▼

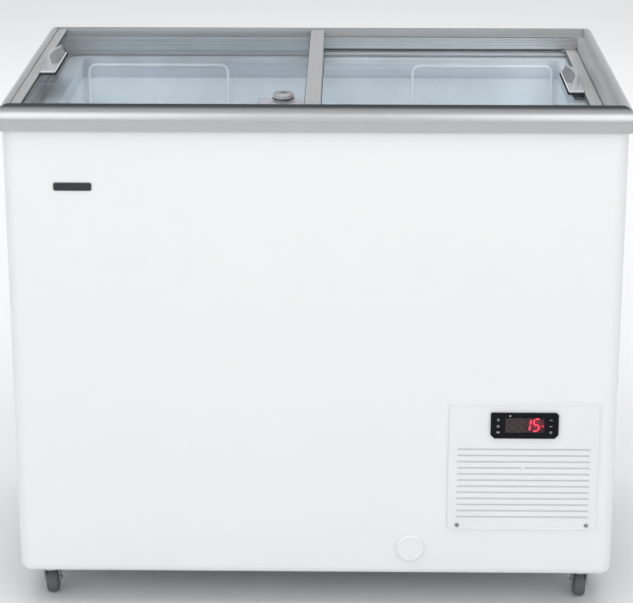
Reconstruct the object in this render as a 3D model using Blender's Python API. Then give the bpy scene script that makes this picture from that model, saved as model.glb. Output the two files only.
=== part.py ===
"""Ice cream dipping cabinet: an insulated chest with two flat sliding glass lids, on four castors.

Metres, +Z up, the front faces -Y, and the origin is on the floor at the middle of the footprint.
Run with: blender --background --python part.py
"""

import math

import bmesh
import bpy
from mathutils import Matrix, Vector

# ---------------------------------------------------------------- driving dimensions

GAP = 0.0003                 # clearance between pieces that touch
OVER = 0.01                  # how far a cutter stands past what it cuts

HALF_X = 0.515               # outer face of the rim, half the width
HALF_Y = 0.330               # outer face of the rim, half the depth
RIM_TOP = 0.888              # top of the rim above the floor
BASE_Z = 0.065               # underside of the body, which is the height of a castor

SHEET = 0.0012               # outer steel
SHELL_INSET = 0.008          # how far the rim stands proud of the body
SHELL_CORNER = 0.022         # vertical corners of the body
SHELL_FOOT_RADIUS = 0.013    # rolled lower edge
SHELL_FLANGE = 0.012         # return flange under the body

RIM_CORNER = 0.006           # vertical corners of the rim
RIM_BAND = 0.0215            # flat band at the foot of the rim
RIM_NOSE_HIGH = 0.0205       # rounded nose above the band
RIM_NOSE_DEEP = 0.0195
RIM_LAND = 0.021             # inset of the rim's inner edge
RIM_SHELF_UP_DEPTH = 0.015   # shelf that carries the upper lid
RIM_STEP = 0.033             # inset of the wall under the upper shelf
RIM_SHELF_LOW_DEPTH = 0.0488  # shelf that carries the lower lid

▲

- Task prompt:
Copy out the listing above, line by line and exactly, from its first line to the line holding "import math", inclusive.

- Answer to this exercise:
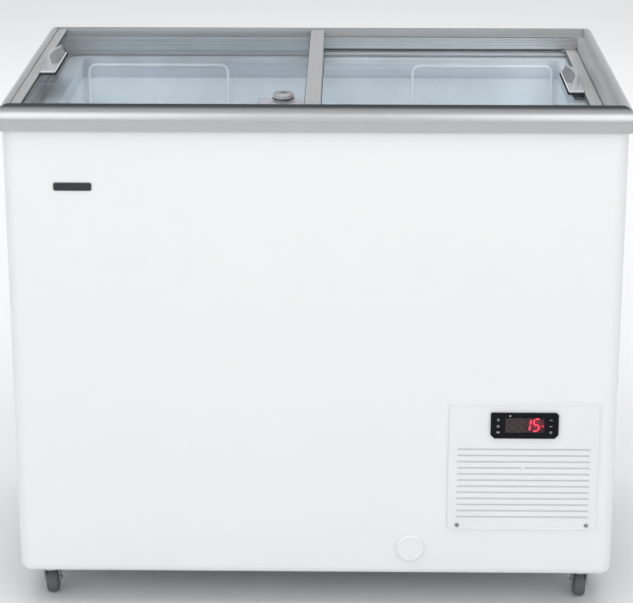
Reconstruct the object in this render as a 3D model using Blender's Python API. Then give the bpy scene script that makes this picture from that model, saved as model.glb. Output the two files only.
=== part.py ===
"""Ice cream dipping cabinet: an insulated chest with two flat sliding glass lids, on four castors.

Metres, +Z up, the front faces -Y, and the origin is on the floor at the middle of the footprint.
Run with: blender --background --python part.py
"""

import math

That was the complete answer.